Technology Review – Paul G. Allen, who cofounded Microsoft in 1975, is a philanthropist and chairman of Vulcan, which invests in an array of technology, aerospace, entertainment, and sports businesses. Mark Greaves is a computer scientist who serves as Vulcan’s director for knowledge systems.
Rather than the ever-accelerating advancement predicted by Kurzweil, we believe that progress toward this understanding is fundamentally slowed by the complexity brake. Our ability to achieve this understanding, via either the AI or the neuroscience approaches, is itself a human cognitive act, arising from the unpredictable nature of human ingenuity and discovery. Progress here is deeply affected by the ways in which our brains absorb and process new information, and by the creativity of researchers in dreaming up new theories. It is also governed by the ways that we socially organize research work in these fields, and disseminate the knowledge that results. At Vulcan and at the Allen Institute for Brain Science, we are working on advanced tools to help researchers deal with this daunting complexity, and speed them in their research. Gaining a comprehensive scientific understanding of human cognition is one of the hardest problems there is. We continue to make encouraging progress. But by the end of the century, we believe, we will still be wondering if the singularity is near.
The basic issue with how quickly a scientifically adequate account of human intelligence can be developed. We call this issue the complexity brake. As we go deeper and deeper in our understanding of natural systems, we typically find that we require more and more specialized knowledge to characterize them, and we are forced to continuously expand our scientific theories in more and more complex ways. Understanding the detailed mechanisms of human cognition is a task that is subject to this complexity brake.

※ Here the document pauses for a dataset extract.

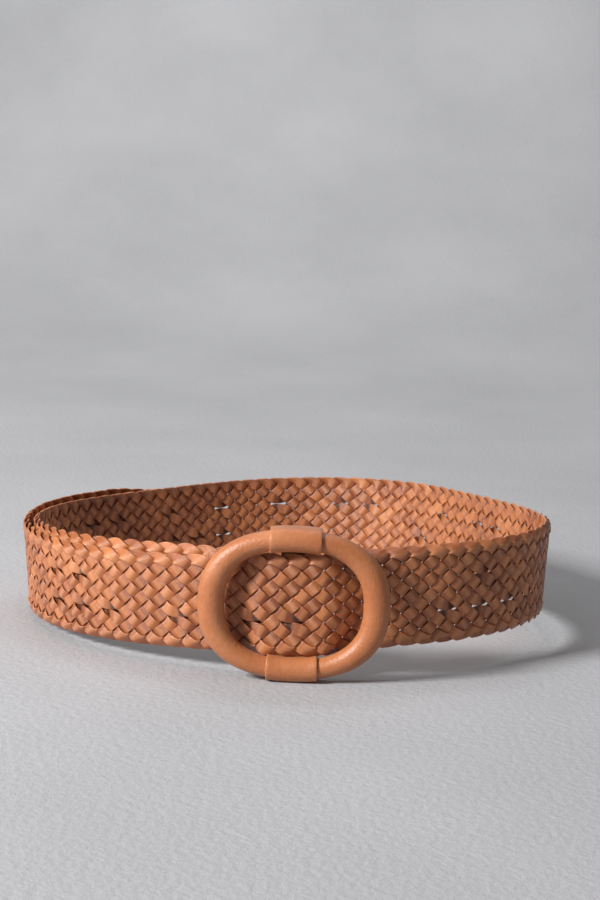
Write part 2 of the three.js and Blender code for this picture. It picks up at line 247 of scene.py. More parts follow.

Paul Allen has funded detailed brain mapping projects. He also funded Virgin Galactic (suborbital space tourism).
Just as in neuroscience, the AI-based route to achieving singularity-level computer intelligence seems to require many more discoveries, some new Nobel-quality theories, and probably even whole new research approaches that are incommensurate with what we believe now. This kind of basic scientific progress doesn’t happen on a reliable exponential growth curve. So although developments in AI might ultimately end up being the route to the singularity, again the complexity brake slows our rate of progress, and pushes the singularity considerably into the future.
If the singularity is going to occur on anything like Kurzweil’s timeline, though, then we absolutely require a massive acceleration of our scientific progress in understanding every facet of the human brain.
2045 may be too early for far greater than human level AGI or brain emulation which is to trigger a Singularity.
However, other massive technological productivity boosters should kick in to trigger a Technological explosion of capability.
Surprising possibilities in energy breakthroughs seem likely to happen between 2012-2030.
Space access could be radically changed by a reusable Spacex rocket. This will be followed by solar electric sails and nuclear fusion for space propulsion.
Massive computer hardware boosts will come from memristors, optical computing, onchip photonics, breakthroughs with quantum computers.
I still think molecular nanotechnology will happen in 2025-2040.
Advanced additive manufacturing and molecular nanotechnology will create very interesting capabilities.
I anticipate the world to have a few radical changes by 2035.
Significant enhancements to the tools and productivity boosters to increase the rate of scientific and technological improvement will change the situation.
I would lay my Singularity odds at
10% by 2045
50% by 2065
90% by 2075
99% by 2080
I am expecting significant life extension improvements to start kicking in by 2035. So I am expecting to live to see the result of the prediction out through 2080.